Large companies should reveal how much of their profits they pay in tax to developing nations to show they comply with local corporation tax regimes, Stephen Timms, the Treasury minister, will say tomorrow as part of a three-pronged effort to boost tax revenues in poor countries.

Developing nations must also be given access to secret tax agreements between western governments and other poor nations together with expensive technical support to help them rein in tax-dodging companies, he will tell the first meeting of a high-level tax committee at the Organisation for Economic Co-operation and Development, the Paris-based club for the world's 16 richest nations.

Timms wants the OECD to adopt the measures as part of a wider crackdown on tax avoidance by corporations. "The agenda reflects the concern that developing countries also need to benefit from the new co-operative tax environment the OECD is working towards," he said.

Unsurprisingly I support this.
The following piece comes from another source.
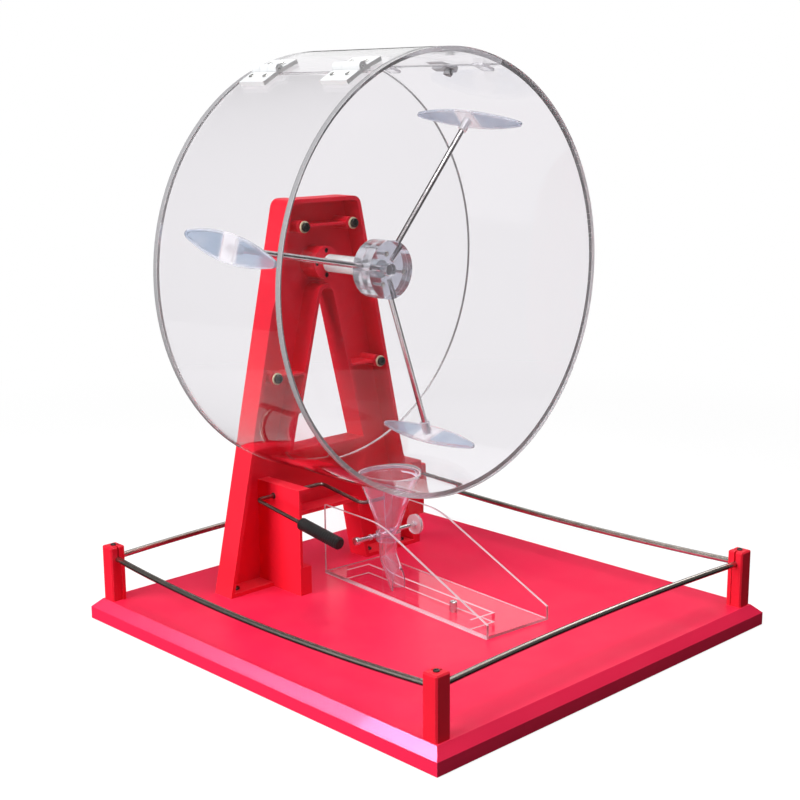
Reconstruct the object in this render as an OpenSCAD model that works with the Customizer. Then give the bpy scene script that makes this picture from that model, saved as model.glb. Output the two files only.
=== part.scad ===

As the same article acknowledges, my paper on country-by-country reporting (a concept I created) for the Task Force on Financial Integrity and Economic Development has influenced the Treasury's thinking. For that reason I'll be at the OECD meeting tomorrow.

As we now know - and as Lord Turner made very clear last week - the International Accounting Standards Board's claim that accounts are just for providers of capital is a nonsense, and always has been. Regulators need data too. And so do civil society.

Country-by-country reporting provides information for investors, regulators, and civil society. The time for it is now. The OECD could demand it. I sincerely hope they will.